Solusi; Peran siapa?
Problem kenakalan yang dilakukan remaja baik masuk dalam kategori rendah maupun kategori yang tinggi seperti kriminalitas sebagaimana dijelaskan di atas bukanlah perkara yang dapat dianggap wajar begitu saja. Apalagi di era yang semakin ke sini semakin sulit untuk mengontrol diri maupun sosial.
Kesadaran diri sebagai faktor internal yang membentuk pikiran dan sikap seseorang untuk dapat dikatakan sebagai orang atau remaja yang tumbuh secara normal atau disebut baik adalah sebuah keniscayaan jika tidak dibarengi dengan faktor internal yang kuat dan terus membentuk diri dan sosial.

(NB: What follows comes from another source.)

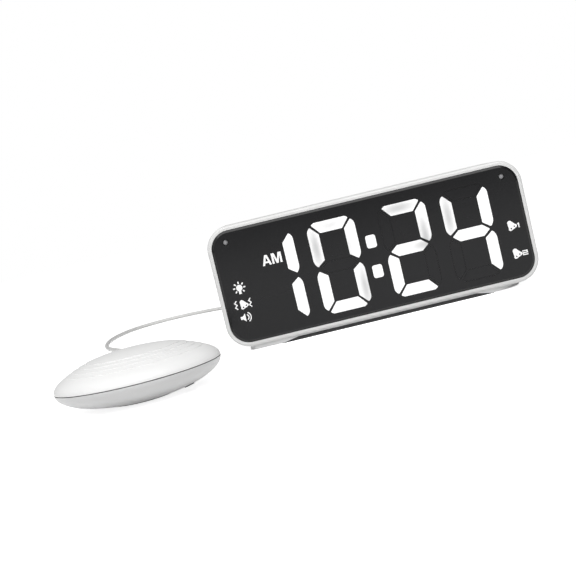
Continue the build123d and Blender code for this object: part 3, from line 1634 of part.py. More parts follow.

Peranan orang tua (parenting) yang semakin kehilangan kontrol atas anaknya perlu sangat penting untuk dijadikan evaluasi para orang tua karena tanggung jawab remaja adalah sepenuhnya kuasa dari orang tua. Selain itu, agama dan pendidikan yang menjadi jembatan character building juga perlu untuk terus melakukan perbaikan-perbaikan dalam kemaslahatan generasi dan umat dalam menyongsong hari esok.
Kriminalitas remaja yang kian darurat di republik ini juga tanggung jawab negara melalui jalan hukum yang menjadi pedoman dalam berbangsa. Oleh karena itu, dalam menghadapi krisis moral dan kriminalitas remaja, jika masih terus memakai teks peradilan yang masih dan terus bersifat ambigu dalam praktiknya adalah sebuah wajah lemahnya konsepsi atas bangsa itu sendiri yang menyebut dirinya sebagai negara hukum.
Di sini, meskipun ada beberapa kasus yang sudah diketahui publik dan menyelamatkan satu korban kriminalitas yang dilakukan remaja, namun masih banyak bahkan ribuan kasus serupa yang barangkali masih merajalela. Oleh karena itu, langkah oleh semua pihak dalam hal ini penting untuk segera dilakukan dan dieksekusi sebelum semakin banyak bentuk kriminalitas lain yang semakin menambah serta mengeraskan suara sirine tanda terjadinya krisis yang mengakar dan sulit ditemukan bagaimana untuk bisa bangkit dan merdeka dari yang kita anggap tidak sesuai. Begitu.